Hidden costs can derail an estate plan

by | Dec 6, 2017 | Estate Planning |

The decision to retire can create a sense of relief, joy and hope for the future. It can also leave you feeling anxious and unsettled. Going forward without the traditional source of income you’ve relied upon for years, possibly decades can be an adjustment. Without careful planning, unexpected costs can be a calamity.

The shifting cost of Medicare

Many retirees rely on Medicare. People expect Medicare costs to be relatively stable and budget accordingly. What they may not realize is that some financial decisions can drastically impact Medicare premiums from one year to the next.

Income-Related Monthly Adjustment Amount

Otherwise known as IRMAA, the Income-Related Monthly Adjustment Amount changes Medicare premiums for people who qualify as high-income retirees. The income levels necessary to trigger IRMAA are changing in 2018. Some people could see their premiums go up by 50 percent or more because of the change.

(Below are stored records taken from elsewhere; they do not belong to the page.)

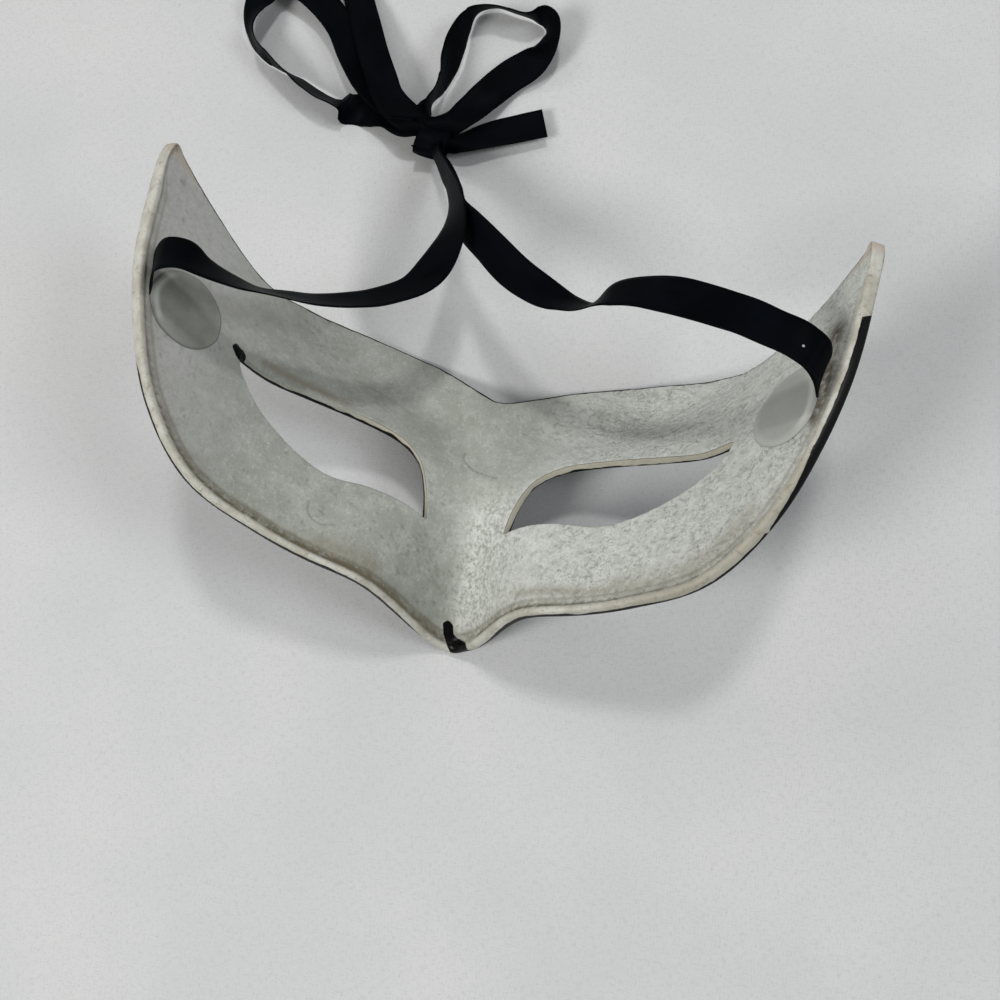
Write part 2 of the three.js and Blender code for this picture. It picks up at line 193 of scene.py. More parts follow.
leftStrand = [
    (-0.0783, 0.0149, 0.0654, 0.39, -0.77, 0.5), (-0.0766, 0.0186, 0.0698, 0.29, -0.89, 0.34),
    (-0.0735, 0.0199, 0.0726, 0.12, -0.96, 0.25), (-0.0686, 0.0204, 0.073, 0.03, -0.9, 0.43),
    (-0.0642, 0.0193, 0.0708, 0.25, -0.76, 0.6), (-0.058, 0.0189, 0.0649, 0.59, -0.56, 0.58),
    (-0.0527, 0.0196, 0.0594, 0.68, -0.35, 0.64), (-0.0463, 0.0214, 0.0539, 0.61, -0.47, 0.64),
    (-0.0372, 0.0244, 0.0485, 0.61, -0.54, 0.58), (-0.0281, 0.0301, 0.0425, 0.72, -0.52, 0.45),
    (-0.0227, 0.0354, 0.039, 0.89, -0.37, 0.28), (-0.0206, 0.0419, 0.035, 0.98, -0.18, 0.07),
    (-0.0197, 0.0505, 0.031, 0.97, 0.09, 0.25), (-0.0202, 0.0596, 0.0265, 0.73, 0.4, 0.55),
    (-0.0227, 0.0682, 0.022, 0.39, 0.56, 0.73), (-0.0278, 0.0774, 0.0165, 0.03, 0.55, 0.83),
    (-0.033, 0.0845, 0.0116, -0.04, 0.52, 0.85),
]
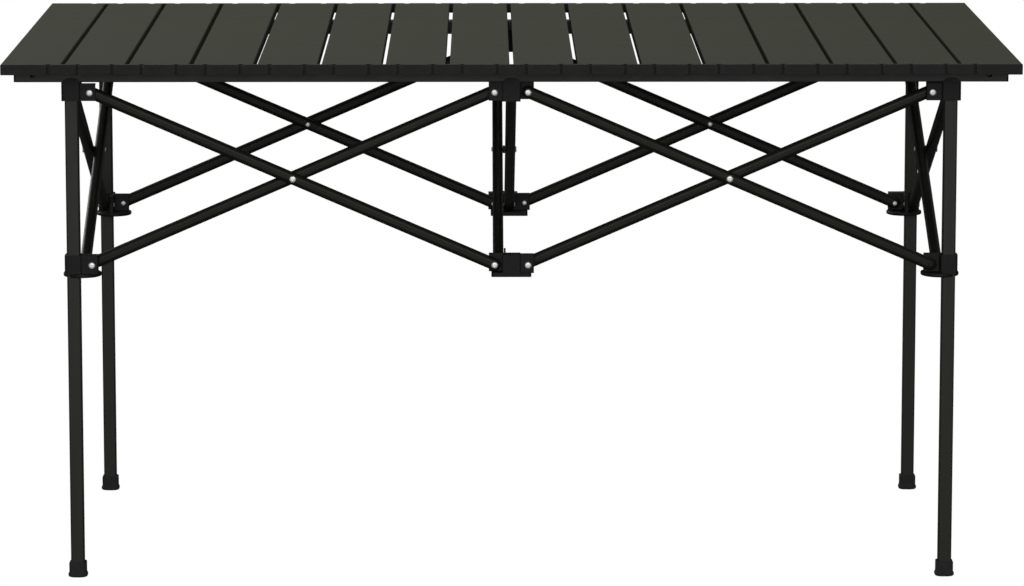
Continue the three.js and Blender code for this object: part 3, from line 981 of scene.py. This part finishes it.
def make_floor():
    material, shader = new_material("studio_floor", 0.9, 0, 0)
    shader.inputs["Base Color"].default_value = (0.06, 0.06, 0.06, 1)
    white = add_node(material, "ShaderNodeEmission", Color=(1, 1, 1, 1), Strength=1.0)
    tree = material.node_tree
    white_backdrop(tree, shader, white, tree.nodes["Material Output"])
    half = 40
    mesh = bpy.data.meshes.new("studio_floor")
    corners = [(-half, -half, 0), (half, -half, 0), (half, half, 0), (-half, half, 0)]
    mesh.from_pydata(corners, [], [(0, 1, 2, 3)])
    mesh.materials.append(material)
    floor = bpy.data.objects.new("studio_floor", mesh)
    bpy.context.scene.collection.objects.link(floor)
    floor.location.z = -0.0005


def add_light(name, place, target, size, power):
    data = bpy.data.lights.new(name, "AREA")
    data.shape = "DISK"
    data.size = size
    data.energy = power
    light = bpy.data.objects.new(name, data)
    light.location = place
    light.rotation_euler = (Vector(target) - Vector(place)).to_track_quat("-Z", "Y").to_euler()
    bpy.context.scene.collection.objects.link(light)


def make_light():
    """Dim light all round, broad lights from the front and above, and a rim light from the rear left."""
    world = bpy.data.worlds.new("studio")
    world.use_nodes = True
    tree = world.node_tree
    fill = tree.nodes["Background"]
    fill.inputs["Color"].default_value = (1, 1, 1, 1)
    fill.inputs["Strength"].default_value = 0.22
    white = tree.nodes.new("ShaderNodeBackground")
    white.inputs["Color"].default_value = (1, 1, 1, 1)
    white.inputs["Strength"].default_value = 1.0
    white_backdrop(tree, fill, white, tree.nodes["World Output"])
    bpy.context.scene.world = world
    add_light("front", (-0.2, -8, 1.9), (0, 0, 0.4), 4.0, 225)
    add_light("above", (0, 0.8, 4.0), (0, 0, 0.6), 3.0, 110)
    add_light("rim", (-3.0, 2.2, 1.7), (-0.5, 0, 0.45), 0.8, 60)


def make_camera():
    """A long lens from the front, a little above the table and looking slightly down."""
    data = bpy.data.cameras.new("camera")
    data.lens = 175.66
    data.sensor_width = 36
    data.clip_end = 100
    camera = bpy.data.objects.new("camera", data)
    camera.location = (-0.0333, -6.1864, 1.2945)
    camera.rotation_euler = (math.radians(90 - 9.103), 0, math.radians(-0.330))
    bpy.context.scene.collection.objects.link(camera)
    bpy.context.scene.camera = camera


bpy.context.scene.view_settings.view_transform = "Standard"
make_camera()
make_floor()
make_light()
make_top()
make_rails()
make_corners()
make_middles()
make_arms()
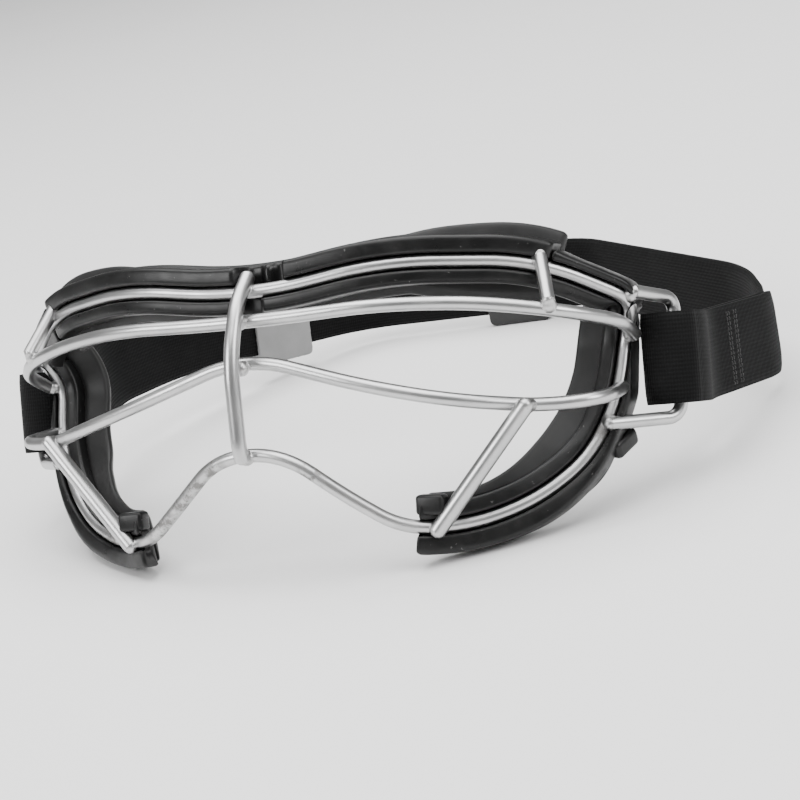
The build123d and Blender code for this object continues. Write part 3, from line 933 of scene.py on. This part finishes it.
finish_piece(welds(), weld_material(), "cage_steel", "frame", "weld_beads")
finish_piece(brow_pad(), rubber, "pad_rubber", "frame", "brow_pad")
finish_piece(brow_cushion(), foam, "cushion_rubber", "frame", "brow_cushion")
right_pad = cheek_pad()
left_pad = mirror_piece(right_pad, "cheek_pad_rubber_left")
finish_piece(right_pad, rubber, "pad_rubber", "frame", "cheek_pad_right")
finish_piece(left_pad, rubber, "pad_rubber", "frame", "cheek_pad_left")
right_cushion = cheek_cushion()
left_cushion = mirror_piece(right_cushion, "cheek_cushion_foam_left")
finish_piece(right_cushion, foam, "cushion_rubber", "frame", "cheek_cushion_right")
finish_piece(left_cushion, foam, "cushion_rubber", "frame", "cheek_cushion_left")
finish_piece(strap(), webbing_material(), "strap_webbing", "strap", "strap_band")
finish_piece(stitches(), thread_material(), "strap_thread", "strap", "strap_stitching")
black_plastic = plastic_material("black_plastic", 0.006, 0.011, 0.3, 0.48)
grey_plastic = plastic_material("grey_plastic", 0.20, 0.25, 0.36, 0.5)
back_slider = slider("back_slider_shell", *BACK_SLIDER_RUN)
side_slider = slider("side_slider_shell", *SIDE_SLIDER_RUN)
finish_piece(back_slider, black_plastic, "slider_black", "back_slider", "back_slider")
finish_piece(side_slider, grey_plastic, "slider_grey", "side_slider", "side_slider")


# ---- floor, lights and camera -------------------------------------------------------------------
floor = mesh_piece("floor", [(-3, -3, 0), (3, -3, 0), (3, 3, 0), (-3, 3, 0)], [(0, 1, 2, 3)])
floor.data.materials.append(floor_material())


LIGHT_AIM = (0, 0, 0.03)


def area_light(name, where, size, power):
    lamp = bpy.data.lights.new(name, "AREA")
    lamp.shape = "RECTANGLE"
    lamp.size, lamp.size_y = size
    lamp.energy = power
    holder = linked(name, lamp)
    holder.location = where
    holder.rotation_euler = (Vector(LIGHT_AIM) - Vector(where)).to_track_quat("-Z", "Y").to_euler()


area_light("overhead", (0.05, 0.05, 1.3), (1.7, 1.4), 34.0)
area_light("front_left", (-0.6, -0.8, 0.6), (0.5, 0.5), 8.0)
area_light("right", (0.9, -0.2, 0.6), (0.45, 0.5), 6.0)
sky = bpy.data.lights.new("sky", "SUN")
sky.energy = 1.3
sky.angle = math.radians(60)
linked("sky", sky).rotation_euler = (math.radians(-12), math.radians(-14), 0)
world = bpy.data.worlds.new("studio")
bpy.context.scene.world = world
world.use_nodes = True
world.node_tree.nodes["Background"].inputs["Color"].default_value = (1, 1, 1, 1)
world.node_tree.nodes["Background"].inputs["Strength"].default_value = 0.28

CAMERA_PLACE = place((212, -356.6, 167))
CAMERA_RIGHT = Vector((0.9037, 0.3666, -0.2211))
CAMERA_UP = Vector((0.0747, 0.3734, 0.9246))
CAMERA_AHEAD = Vector((-0.4215, 0.8521, -0.3101))
lens = bpy.data.cameras.new("camera")
lens.lens = 89.7
lens.sensor_width = 36
lens.clip_start = 0.01
camera = linked("camera", lens)
turn = Matrix((CAMERA_RIGHT, CAMERA_UP, -CAMERA_AHEAD)).transposed()
camera.matrix_world = Matrix.LocRotScale(CAMERA_PLACE, turn.to_quaternion(), None)
bpy.context.scene.camera = camera
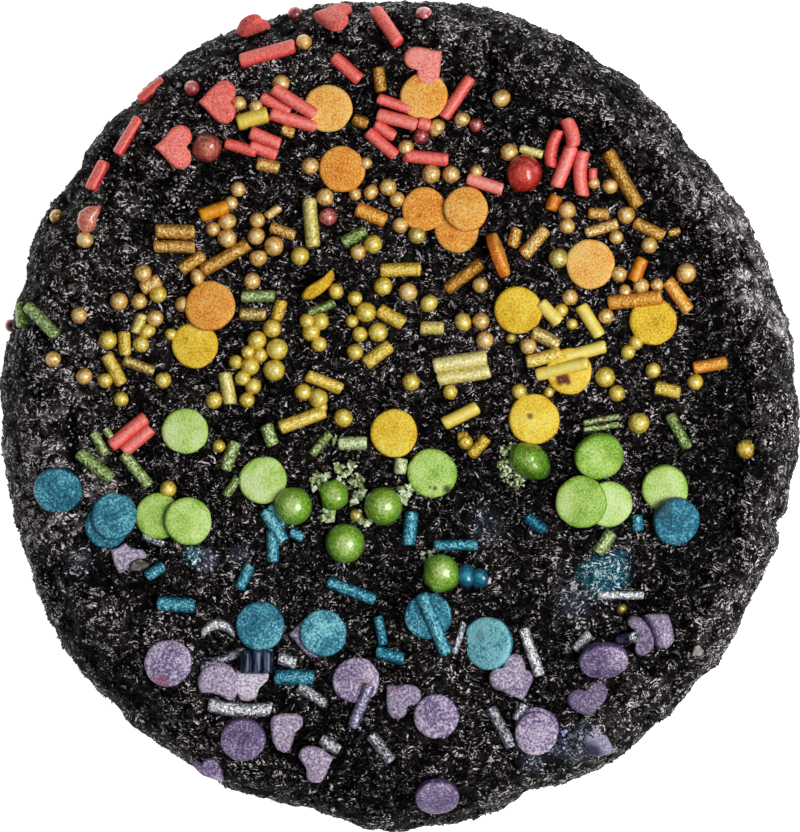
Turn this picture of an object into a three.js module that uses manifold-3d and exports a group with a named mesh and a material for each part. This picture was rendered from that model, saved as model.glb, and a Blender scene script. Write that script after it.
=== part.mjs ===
// Rainbow cookie: a thick, nearly black cocoa cookie with a flat base, a bulging side, an uneven top and a
// rolled lip along one side. Sugar confetti, hearts, rods, pearls and beads lie on it in the order of a
// rainbow, red at +Y and purple at -Y, each sunk a little into the crust and baked fast to it.
//
// Millimetres, +Z up. The origin is the middle of the base.

import * as THREE from 'three';
import { mergeVertices } from 'three/addons/utils/BufferGeometryUtils.js';
import Module from 'manifold-3d';

const wasm = await Module();
wasm.setup();

// ---------------------------------------------------------------- driving dimensions

// The cookie seen from above: heading in degrees and how far the crust reaches that way.
const OUTLINE = [
  [0, 49.9], [31, 49.5], [45, 49.5], [60, 50.9], [74, 51.9], [112, 52.1], [129, 51.3], [148, 50.1],
  [191, 49.5], [214, 50.4], [245, 50.8], [256, 50.5], [269, 51.8], [289, 50.4], [302, 50.6], [309, 49.9],
  [320, 50.4], [332, 49.4], [341, 50.2], [346, 49.4], [360, 49.9],
];
const THICKNESS = 12;        // base to plateau
const WIDEST_HEIGHT = 4.4;   // where the side bulges out to the outline
const BASE_SHARE = 0.93;     // radius of the flat base, as a share of the outline
const SHOULDER_SHARE = 0.12; // width of the rounded shoulder, as a share of the outline

const LIP_HEIGHT = 1.3;      // the rolled lip, which stands along the right of the top view
const LIP_SHARE = 0.925;     // where its crest runs, as a share of the outline
const LIP_WIDTH = 0.04;
const LIP_HEADING = 20;      // degrees, the middle of its stretch
const CREASE_DEPTH = 0.8;    // the fold between lip and plateau
const CREASE_SHARE = 0.855;
const CREASE_WIDTH = 0.025;

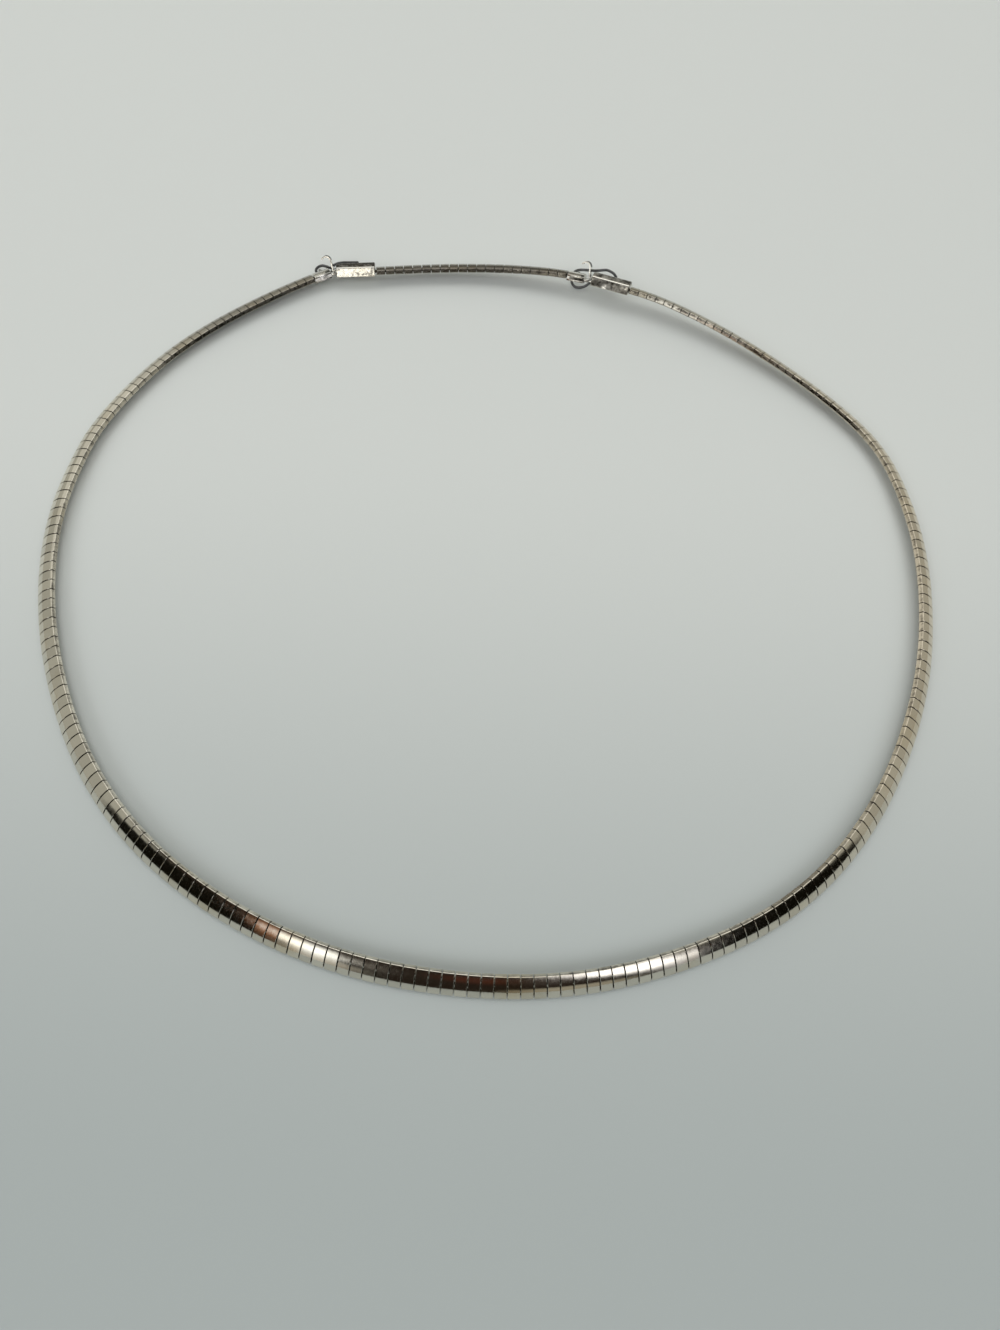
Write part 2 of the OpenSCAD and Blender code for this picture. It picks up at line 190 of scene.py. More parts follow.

Some retirees may be thinking that their income is set, but they need to account for things like the sale of a home or taxable assets. While such a move would only change Medicare premiums for the following year, one year is enough to throw a person’s plan out of alignment. It is important to work with a financial and estate planning professional who understands how each move impacts the overall picture.

Retirement can be a wonderful experience, leading to an exciting new chapter in life. The key to to prepare carefully and properly to deal with the many factors involved in making the change.